Janko S. nuschelt merkwürdig und schnell. Im Gerichtssaal muss die Richterin oft nachfragen, weil er kaum zu verstehen ist. So ähnlich muss er auch an jenem 31. August Helma K. seine Dienste angeboten haben, als die 94-Jährige die Haustür öffnet. „Sind Sie der neue Pfleger vom Elim, der Mario?“, fragt ihn Helma K. Janko S. wittert seine Chance und antwortet: „Ja, Ja.“ Flugs ist er in der Wohnung.

Der Mann von Helma K. liegt im Schlafzimmer im Bett. Er ist schwer krank und pflegebedürftig. Seine Frau weist Janko S. den Weg. Der lügt: „Ich kümmer mich dann mal um ihren Mann.“ Während Helma K. in der Küche wartet, schlüpft Jank S. ins Schlafzimmer. Während der alte Herr schlafend im Bett liegt, durchwühlt Janko S. den Schlafzimmerschrank. Er findet zwischen Kleidern und Wäsche 400 Euro in einer Geldkassette, dazu Goldschmuck von Helma K. Janko S. steckt alles ein. Dann verlässt er das Schlafzimmer. In der Küche sieht er Helma K. und deren Portemonnaie auf dem Küchentisch. Während die alte Dame dort sitzt, gelingt er dem Räuber, weitere 50 Euro aus der Geldbörse zu ziehen. „Ich gehe jetzt und komme später wieder“, sagt Janko S. Nach zehn Minuten verlässt er die Wohnung. Stunden später hat er den Schmuck bereits für 800 Euro versetzt.
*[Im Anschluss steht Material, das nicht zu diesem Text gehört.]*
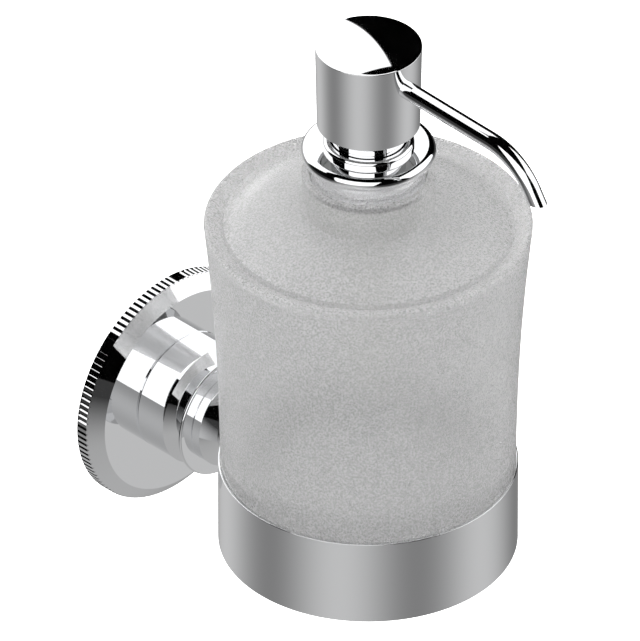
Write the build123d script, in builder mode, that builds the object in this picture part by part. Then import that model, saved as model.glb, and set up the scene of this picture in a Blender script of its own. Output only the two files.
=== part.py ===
# Wall mounted pump dispenser: a frosted bottle in a ring holder on a turned post.
# Frame: the origin is the centre of the wall plate's back, on the wall.
# +Z is up and -Y points away from the wall. All sizes are in millimetres.
import os
from math import cos, radians, sin, tan

from build123d import *

# ---- overall driving sizes -------------------------------------------------
body_reach = 76.7        # wall face to the bottle's upright axis
post_rise = 12.4         # post axis above the holder ring's lower edge
ring_r = 40.0            # outside of the holder ring
ring_height = 25.0
glass_height = 102.0     # top of the bottle's raised outer rim above the ring's lower edge
glass_top_r = 43.6       # outside of the bottle at that rim

# ---- fits and clearances ---------------------------------------------------
seat_gap = 0.02          # pieces of one body that sit on or in each other
slide_gap = 0.05         # round pieces that slide or turn in each other
free_gap = 0.35          # pieces that pass each other freely
rest_gap = 0.05          # a lifted piece above what it rests on

# ---- rosette and wall plate ------------------------------------------------
rosette_r = 33.2         # over the coin-edge teeth
tooth_depth = 0.45        # of the 90 degree grooves between the teeth
tooth_count = 120
rim_length = 3.4
rosette_thickness = 6.5
rosette_flat_r = 29.2
rosette_skin = 1.6
plate_r = 26.0
plate_thickness = 3.0
hub_r = 12.0
wall_screw_spacing = 36.0
wall_screw_hole_r = 2.3
wall_screw_head_r = 4.4

# ---- post ------------------------------------------------------------------
post_r = 17.04
post_base_length = 9.8
base_cone_length = 4.4
base_cone_end_r = 12.9
post_base_total = 16.0
disc_r = 17.5
disc_thickness = 0.9
front_r = 13.4
front_length = 2.9
front_cone_length = 3.0
neck_r = 9.5
cove = 0.44              # how hollow the two coned steps are: 0.5 would be straight
stud_r = 4.0
grub_r = 2.5

# ---- holder ring -----------------------------------------------------------
ring_wall = 0.7
ledge_inner_r = 33.0
ledge_thickness = 1.5
pad_thickness = 1.0
pad_inner_r = 34.0

# ---- bottle ----------------------------------------------------------------
glass_wall = 4.0
glass_base = 25.0
glass_foot_round = 1.5
groove_r = 38.8
groove_depth = 1.8
rim_round = 0.7
dome_edge_r = 38.4
dome_height = 5.3
neck_outer_r = 17.7
neck_inner_r = 15.6
neck_height = 10.8

# ---- pump ------------------------------------------------------------------
skirt_r = 15.2
plug_r = 12.7
plug_depth = 12.0
lip_r = 17.9
lip_tube_r = 1.9
sleeve_r = 10.0
sleeve_wall = 0.8
bead_r = 12.15
bead_edge = 0.75
bead_round = 1.1
barrel_r = 7.0
barrel_wall = 1.0
barrel_flange_r = 9.6
piston_stem_r = 3.25
piston_stem_bore_r = 1.6
tube_r = 3.0
tube_wall = 0.7
ball_r = 2.4
upper_ball_r = 1.8
ball_lift = 1.5
spring_r = 4.4
spring_wire_r = 0.45
spring_turns = 8
head_stroke = 6.5

# ---- head ------------------------------------------------------------------
cap_low_r = 13.7
cap_high_r = 14.17
cap_wall = 1.1
cap_height = 24.4
cap_crown = 1.3
spout_r = 2.43
spout_wall = 0.45
spout_fall = 2.0         # degrees the straight run drops towards the tip
spout_run = 45.5         # horizontal distance from the axis to where the bend starts
spout_bend_r = 19.0
spout_bend = 55.0        # degrees turned in the bend
spout_tail = 3.2         # straight end after the bend

# ---- heights above the holder ring's lower edge ----------------------------
glass_z = ledge_thickness + pad_thickness + rest_gap
dome_edge_z = glass_height - 0.4
dome_top_z = glass_height + dome_height
neck_top_z = dome_top_z + neck_height
skirt_z = neck_top_z - 1.9
plug_z = skirt_z - plug_depth
lip_z = neck_top_z + 6.7
collar_top_z = lip_z + lip_tube_r
plug_floor = 3.0
barrel_seat_z = plug_z + plug_floor
barrel_top_z = skirt_z - 0.2
barrel_bottom_z = barrel_seat_z - 49.0
sleeve_foot_z = skirt_z - 0.2
bead_top_z = collar_top_z + bead_edge + bead_round
cap_z = neck_top_z + 15.6
cap_top_z = cap_z + cap_height
spout_z = cap_z + 17.7

body_axis = Axis((0, -body_reach, 0), (0, 0, 1))
body_plane = Plane(origin=(0, -body_reach, -post_rise), x_dir=(1, 0, 0), z_dir=(0, -1, 0))
side_plane = Plane(origin=(0, -body_reach, -post_rise), x_dir=(0, -1, 0), z_dir=(-1, 0, 0))


def level(height):
    """Horizontal plane on the bottle's axis, height above the ring's lower edge."""
    return Plane(origin=(0, -body_reach, height - post_rise), x_dir=(1, 0, 0), z_dir=(0, 0, 1))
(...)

„Ich brauchte das Geld. Fürs Hotel, für Klamotten, fürs Überleben halt“, antwortet Janko S. auf die Fragen der Richterin. Ob er ein schlechtes Gewissen habe wegen der Tat? „Ich dachte, Mann, jetzt kommst du gerade aus dem Knast und machst so was!“ Janko S. tat sich also selbst leid, während er wehrlose Rentner bestahl.

Als die Richterin die fingerdicke Strafakte des 41-Jährigen aufschlug, wollte sie sich mit Blick auf die Prozessdauer einen tieferen Einblick in die kriminelle Karriere des Angeklagten eigentlich sparen. Doch dann liest sie doch so einiges vor. Insgesamt über zehn Jahre war Janko S. wegen Raubes, Hehlerei und Betrugs schon im Knast, dazu Dutzende Geldstrafen wegen Beleidigung, Urkundenfälschung, Schwarzfahrens und Fahrens ohne Führerschein. Und – in einer Phase der Heroinabhängigkeit – Haftstrafen wegen Drogendelikten. Aktuell sitzt er in der Justizvollzugsanstalt Hünfeld bei Fulda eine sechsmonatige Haftstrafe wegen Diebstahls ab.

Die Staatsanwältin will Janko S. für weitere 18 Monate hinter Gitter schicken. Der Verteidiger will dem Gericht weismachen, Janko S. habe die letzte seiner unzähligen Haftstrafen so zugesetzt, dass er jetzt ein besserer Mensch werde wolle und Bewährung verdiene. Die Richterin glaubt das keine Sekunde. Zwar senkt sie das Strafmaß in ihrem Urteil für den besonders schweren Raub auf ein Jahr. „Bewährung kann es für Sie nicht mehr geben. Denn stärker kann man mit seinem Handeln eigentlich nicht zeigen, dass man die Regeln dieser Gesellschaft auch nach so vielen Strafen immer noch nicht verstanden hat.“ Schön wäre es, sagt die Richterin, wenn Janko S. nicht sich selbst Leid tun würde, sondern Helma K und ihr Mann.